Here’s a scary statistic: More hospitals are closing their doors in rural Texas communities than anywhere else in the country.
This is not new information. But in the era of COVID-19, its significance is magnified by a spike in infections and hospital overcrowding. Just when we need more hospital beds and high-quality medical care, Texans have fewer options.
Since 2010, 17 of the nation’s 100-plus rural hospital closures have occurred here in our state. When a hospital or medical provider closes its doors, it creates a ripple effect that can stretch far beyond the community. Investigators at the University of Alabama at Birmingham have studied this ripple effect, examining how hospital closures in the United States affected medical services. They found rural hospital closures resulted in up to 1% of the population no longer being able to access a hospital within 15 minutes, and that a third of the closed hospitals were more than 20 miles from the nearest remaining facility — a time frame that could be devastating in medical emergencies such as heart attack, stroke or traumatic injury.
There are more COVID-19-related hospitalizations in Texas than ever before, and our state has more cases than any other. We need every player on the field, and we need policy solutions that create more resources for Texans.
Today, there are more than 200 freestanding emergency centers (FECs) with 1,500 beds in Texas that could help fill the gaps in our rural communities as well as urban and suburban areas throughout the state where critical access to medical care is needed as hospitals fill up.
Freestanding Emergency Centers are stand-alone emergency rooms that are open 24/7, fully equipped for all medical emergencies and closely regulated by the state. They are often closer than hospitals to many Texans and have consistently lower wait times than hospital emergency rooms. But currently, FECs are an underused resource in the Texas pandemic response plan, capable of much more than providing emergency care alone.
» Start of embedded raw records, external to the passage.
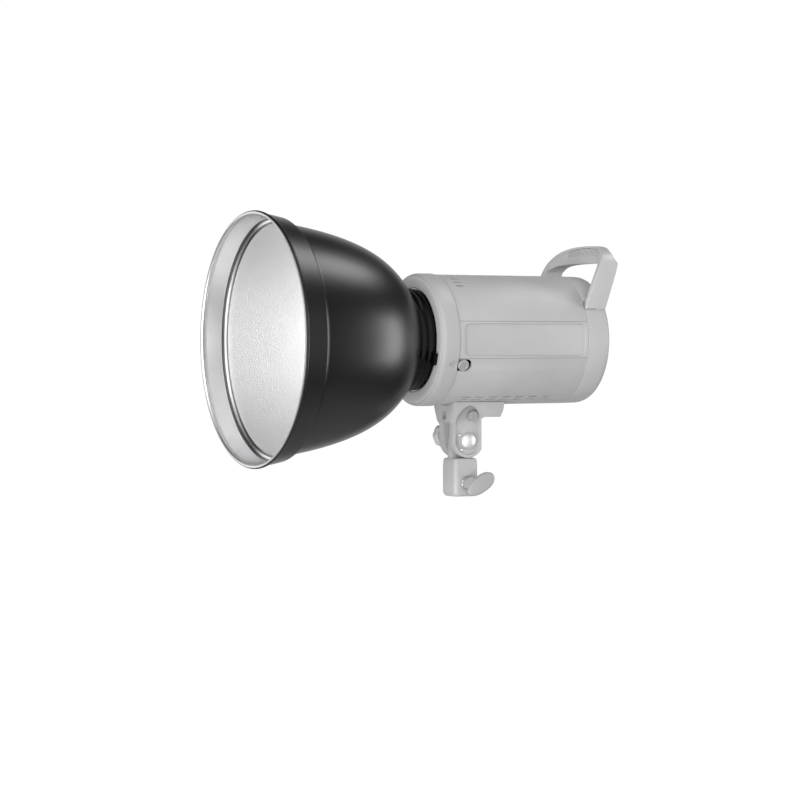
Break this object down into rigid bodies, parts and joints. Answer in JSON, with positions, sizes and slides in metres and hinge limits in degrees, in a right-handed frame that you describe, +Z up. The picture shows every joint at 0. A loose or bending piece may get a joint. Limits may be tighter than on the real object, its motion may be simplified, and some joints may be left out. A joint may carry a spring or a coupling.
{
  "type": "monolight strobe",
  "caption": "Studio flash head with a deep bayonet reflector, carrying handle, rear control panel and a tilting bracket that sits on a light-stand spigot.",
  "frame": {"origin": "centre of the stand socket mouth, on the bottom face of the stand adapter", "axes": "+Z up along the stand, -Y out of the reflector along the optical axis, +X to the left side of the strobe seen from behind"},
  "size_m": [0.2468, 0.3788, 0.2774],
  "materials": {
    "reflector": "satin black paint outside, hammered bright silver inside",
    "bayonet_black": "satin black",
    "shell_plastic": "matte grey moulded plastic",
    "side_panel_plastic": "matte grey moulded plastic",
    "bayonet_steel": "machined",
    "black_plastic": "matte",
    "steel": "zinc plated",
    "lamp_ceramic": "matte white ceramic",
    "clear_glass": "clear",
    "bulb_glass": "frosted",
    "handle_plastic": "satin grey moulded plastic",
    "grip_rubber": "ribbed matte rubber",
    "panel_plastic": "matte dark grey",
    "screen": "backlit display",
    "brass": "bright",
    "red_lens": "translucent red",
    "board": "solder resist",
    "capacitor_sleeve": "shrink sleeve",
    "transformer_core": "varnished laminations",
    "bracket_alloy": "satin grey die casting",
    "knob_plastic": "satin grey moulded plastic",
    "chrome": "polished"
  },
  "bodies": {
    "stand": {"stand_adapter": "bracket_alloy"},
    "strobe": {"front_bumper": "shell_plastic", "bayonet_socket": "bayonet_steel", "lamp_base": "lamp_ceramic", "flash_tube": "clear_glass", "modelling_lamp": "bulb_glass", "lamp_socket": "lamp_ceramic", "upper_shell": "shell_plastic", "lower_shell": "shell_plastic", "left_side_panel": "side_panel_plastic", "right_side_panel": "side_panel_plastic", "handle_frame": "handle_plastic", "handle_grip": "grip_rubber", "rear_ring": "shell_plastic", "rear_panel": "panel_plastic", "display_window": "clear_glass", "display_module": "screen", "power_inlet": "black_plastic", "inlet_pin_left": "brass", "inlet_pin_right": "brass", "inlet_pin_earth": "brass", "fuse_cap": "black_plastic", "sync_jack": "steel", "slave_sensor": "red_lens", "fan_frame": "black_plastic", "chassis_plate": "steel", "circuit_board": "board", "capacitor_left": "capacitor_sleeve", "capacitor_right": "capacitor_sleeve", "transformer": "transformer_core", "bracket_head": "bracket_alloy", "tilt_bolt": "chrome", "friction_disc_left": "brass", "friction_disc_right": "brass", "stop_pin_upper": "steel", "stop_pin_lower": "steel"},
    "reflector": {"reflector_bowl": "reflector", "bayonet_ring": "bayonet_black"},
    "catch": {"lock_slide": "black_plastic", "lock_pin": "steel"},
    "tilt_knob": {"tilt_knob": "knob_plastic"},
    "umbrella_screw": {"umbrella_screw": "steel"},
    "stand_lever": {"stand_lock_lever": "knob_plastic", "stand_lock_screw": "steel", "stand_lock_collar": "steel"},
    "fan_rotor": {"fan_rotor": "black_plastic"},
    "control_dial": {"control_dial": "black_plastic"},
    "power_rocker": {"power_rocker": "black_plastic"},
    "test_button": {"test_button": "black_plastic"},
    "lamp_button": {"lamp_button": "black_plastic"},
    "sound_button": {"sound_button": "black_plastic"},
    "slave_button": {"slave_button": "black_plastic"}
  },
  "joints": [
    {"name": "tilt", "type": "hinge", "parent": "stand", "child": "strobe", "pos_m": [0, 0.0015, 0.0547], "axis": [1, 0, 0], "range_deg": [-75, 75]},
    {"name": "reflector_twist", "type": "hinge", "parent": "strobe", "child": "reflector", "pos_m": [0, -0.0526, 0.154], "axis": [0, -1, 0], "range_deg": [0, 20]},
    {"name": "catch_slide", "type": "slide", "parent": "strobe", "child": "catch", "axis": [0, 1, 0], "range_m": [0, 0.003]},
    {"name": "tilt_knob_turn", "type": "hinge", "parent": "strobe", "child": "tilt_knob", "pos_m": [0, 0.0015, 0.0547], "axis": [-1, 0, 0], "range_deg": [0, 180]},
    {"name": "umbrella_screw_turn", "type": "hinge", "parent": "strobe", "child": "umbrella_screw", "pos_m": [0, 0.0047, 0.0796], "axis": [1, 0, 0], "range_deg": [0, 360]},
    {"name": "stand_lever_turn", "type": "hinge", "parent": "stand", "child": "stand_lever", "pos_m": [0, 0, 0.0133], "axis": [1, 0, 0], "range_deg": [-90, 90]},
    {"name": "fan_spin", "type": "hinge", "parent": "strobe", "child": "fan_rotor", "pos_m": [0, -0.0526, 0.154], "axis": [0, 1, 0], "continuous": true},
    {"name": "dial_turn", "type": "hinge", "parent": "strobe", "child": "control_dial", "pos_m": [0, -0.0526, 0.146], "axis": [0, 1, 0], "continuous": true},
    {"name": "power_rocker_tilt", "type": "hinge", "parent": "strobe", "child": "power_rocker", "pos_m": [-0.022, 0.1229, 0.1175], "axis": [1, 0, 0], "range_deg": [-14, 0]},
    {"name": "test_button_press", "type": "slide", "parent": "strobe", "child": "test_button", "axis": [0, -1, 0], "range_m": [0, 0.001], "stiffness_N_per_m": 600},
    {"name": "lamp_button_press", "type": "slide", "parent": "strobe", "child": "lamp_button", "axis": [0, -1, 0], "range_m": [0, 0.001], "stiffness_N_per_m": 600},
    {"name": "sound_button_press", "type": "slide", "parent": "strobe", "child": "sound_button", "axis": [0, -1, 0], "range_m": [0, 0.001], "stiffness_N_per_m": 600},
    {"name": "slave_button_press", "type": "slide", "parent": "strobe", "child": "slave_button", "axis": [0, -1, 0], "range_m": [0, 0.001], "stiffness_N_per_m": 600}
  ],
  "couplings": [
    {"joint": "catch_slide", "follows": "reflector_twist", "m_per_rad": 0.008594}
  ]
}
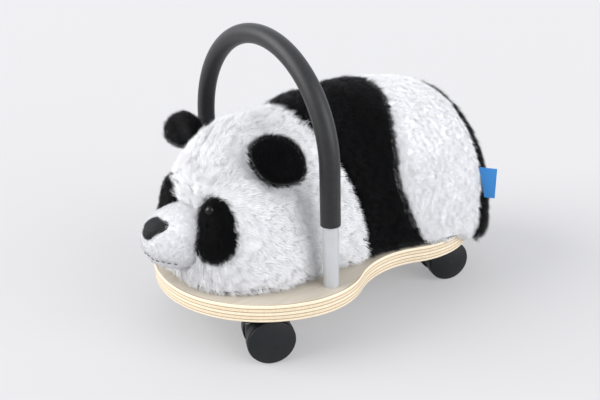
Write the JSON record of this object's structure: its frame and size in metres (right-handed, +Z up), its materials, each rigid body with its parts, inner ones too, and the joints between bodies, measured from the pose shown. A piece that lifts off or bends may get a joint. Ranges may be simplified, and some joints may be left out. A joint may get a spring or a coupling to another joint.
{
  "type": "ride-on toy",
  "caption": "Child's ride-on panda: padded furry body on a figure-of-eight plywood board, bent hoop handle with foam grip, and twin-wheel swivel casters.",
  "frame": {"origin": "on the floor, midway between the muzzle and the rump, on the middle line", "axes": "+Y towards the rump (the panda looks along -Y), +X to the panda's left, +Z up"},
  "size_m": [0.26, 0.4401, 0.32],
  "materials": {
    "birch_plywood": "clear satin lacquer over birch veneer, edges show the plies",
    "satin_tube": "satin silver powder coat",
    "foam_grip": "closed-cell foam sleeve with a fine satin skin",
    "black_nylon": "moulded",
    "wheel_nylon": "moulded dark grey nylon, satin",
    "zinc_steel": "bright zinc plate",
    "black_steel": "black powder coat",
    "white_fur": "long soft pile",
    "black_fur": "long soft pile",
    "white_short_pile": "short velour pile",
    "black_short_pile": "short velour pile",
    "black_bead": "polished",
    "blue_ribbon": "woven ribbon, bare",
    "filling": "soft foam and fibre",
    "base_fabric": "hardboard with black fabric turned over its edge"
  },
  "bodies": {
    "chassis": {"base_board": "birch_plywood", "base_panel": "base_fabric", "body_bolts": "zinc_steel", "body_tee_nuts": "zinc_steel", "body_washers": "zinc_steel", "caster_screws": "zinc_steel", "ear_left": "black_fur", "ear_right": "black_fur", "eye_bead_left": "black_bead", "eye_bead_right": "black_bead", "eye_lock_washers": "zinc_steel", "eye_patch_left": "black_fur", "eye_patch_right": "black_fur", "front_left_caster_kingpin": "zinc_steel", "front_left_caster_plate": "black_steel", "front_right_caster_kingpin": "zinc_steel", "front_right_caster_plate": "black_steel", "handle_bolts": "zinc_steel", "handle_grip": "foam_grip", "handle_inserts": "black_nylon", "handle_tube": "satin_tube", "handle_washers": "zinc_steel", "head_cover": "white_fur", "muzzle": "white_short_pile", "nose": "black_short_pile", "rear_band": "white_fur", "rear_left_caster_kingpin": "zinc_steel", "rear_left_caster_plate": "black_steel", "rear_panel": "black_fur", "rear_right_caster_kingpin": "zinc_steel", "rear_right_caster_plate": "black_steel", "seam_tag": "blue_ribbon", "seat_core": "filling", "shoulder_band": "black_fur"},
    "front_left_swivel": {"front_left_caster_hood": "wheel_nylon", "front_left_caster_axle": "zinc_steel", "front_left_caster_thrust_washer": "zinc_steel"},
    "front_left_outer_wheel": {"front_left_caster_outer_wheel": "wheel_nylon"},
    "front_left_inner_wheel": {"front_left_caster_inner_wheel": "wheel_nylon"},
    "front_right_swivel": {"front_right_caster_hood": "wheel_nylon", "front_right_caster_axle": "zinc_steel", "front_right_caster_thrust_washer": "zinc_steel"},
    "front_right_outer_wheel": {"front_right_caster_outer_wheel": "wheel_nylon"},
    "front_right_inner_wheel": {"front_right_caster_inner_wheel": "wheel_nylon"},
    "rear_left_swivel": {"rear_left_caster_hood": "wheel_nylon", "rear_left_caster_axle": "zinc_steel", "rear_left_caster_thrust_washer": "zinc_steel"},
    "rear_left_outer_wheel": {"rear_left_caster_outer_wheel": "wheel_nylon"},
    "rear_left_inner_wheel": {"rear_left_caster_inner_wheel": "wheel_nylon"},
    "rear_right_swivel": {"rear_right_caster_hood": "wheel_nylon", "rear_right_caster_axle": "zinc_steel", "rear_right_caster_thrust_washer": "zinc_steel"},
    "rear_right_outer_wheel": {"rear_right_caster_outer_wheel": "wheel_nylon"},
    "rear_right_inner_wheel": {"rear_right_caster_inner_wheel": "wheel_nylon"}
  },
  "joints": [
    {"name": "front_left_swivel_turn", "type": "hinge", "parent": "chassis", "child": "front_left_swivel", "pos_m": [0.0715, -0.1426, 0.056], "axis": [0, 0, 1], "continuous": true},
    {"name": "front_left_outer_wheel_roll", "type": "hinge", "parent": "front_left_swivel", "child": "front_left_outer_wheel", "pos_m": [0.07788, -0.12793, 0.025], "axis": [0.9171, -0.3987, 0], "continuous": true},
    {"name": "front_left_inner_wheel_roll", "type": "hinge", "parent": "front_left_swivel", "child": "front_left_inner_wheel", "pos_m": [0.07788, -0.12793, 0.025], "axis": [0.9171, -0.3987, 0], "continuous": true},
    {"name": "front_right_swivel_turn", "type": "hinge", "parent": "chassis", "child": "front_right_swivel", "pos_m": [-0.0715, -0.1426, 0.056], "axis": [0, 0, 1], "continuous": true},
    {"name": "front_right_outer_wheel_roll", "type": "hinge", "parent": "front_right_swivel", "child": "front_right_outer_wheel", "pos_m": [-0.06629, -0.12747, 0.025], "axis": [0.9455, -0.3256, 0], "continuous": true},
    {"name": "front_right_inner_wheel_roll", "type": "hinge", "parent": "front_right_swivel", "child": "front_right_inner_wheel", "pos_m": [-0.06629, -0.12747, 0.025], "axis": [0.9455, -0.3256, 0], "continuous": true},
    {"name": "rear_left_swivel_turn", "type": "hinge", "parent": "chassis", "child": "rear_left_swivel", "pos_m": [0.0705, 0.1204, 0.056], "axis": [0, 0, 1], "continuous": true},
    {"name": "rear_left_outer_wheel_roll", "type": "hinge", "parent": "rear_left_swivel", "child": "rear_left_outer_wheel", "pos_m": [0.0761, 0.13539, 0.025], "axis": [0.9367, -0.3502, 0], "continuous": true},
    {"name": "rear_left_inner_wheel_roll", "type": "hinge", "parent": "rear_left_swivel", "child": "rear_left_inner_wheel", "pos_m": [0.0761, 0.13539, 0.025], "axis": [0.9367, -0.3502, 0], "continuous": true},
    {"name": "rear_right_swivel_turn", "type": "hinge", "parent": "chassis", "child": "rear_right_swivel", "pos_m": [-0.0705, 0.1204, 0.056], "axis": [0, 0, 1], "continuous": true},
    {"name": "rear_right_outer_wheel_roll", "type": "hinge", "parent": "rear_right_swivel", "child": "rear_right_outer_wheel", "pos_m": [-0.06374, 0.1349, 0.025], "axis": [0.9063, -0.4226, 0], "continuous": true},
    {"name": "rear_right_inner_wheel_roll", "type": "hinge", "parent": "rear_right_swivel", "child": "rear_right_inner_wheel", "pos_m": [-0.06374, 0.1349, 0.025], "axis": [0.9063, -0.4226, 0], "continuous": true}
  ]
}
Freestanding Emergency Centers are not permitted to provide non-emergency care such as out-patient services, even though they possess all the resources to do so. In other words, if you have an emergency like a broken arm or even have a heart attack — we’ve got you. But if you simply need out-patient lab work or an X-ray, our members could do that, if they were allowed.
FECs are already equipped for out-patient services like testing, infection assessment, pharmacy, lab work, radiology and other vital services. In these times, the ability for Freestanding Emergency Centers to offer higher quality care at a lower cost would be a huge benefit to Texans.
The need for Freestanding Emergency Centers to offer non-emergent care will be even greater when a COVID-19 vaccine is approved. FECs’ 24/7 schedule, accessibility and short wait times will be vital in administering vaccines.
In a time when every doctor, nurse, healthcare provider and facility is needed in our state more than ever, FECs are ready. Our message to the State is “put me in coach.”
The Texas Association of Freestanding Emergency Centers (TAFEC) is a member-based association representing more than 120 freestanding emergency centers in Texas.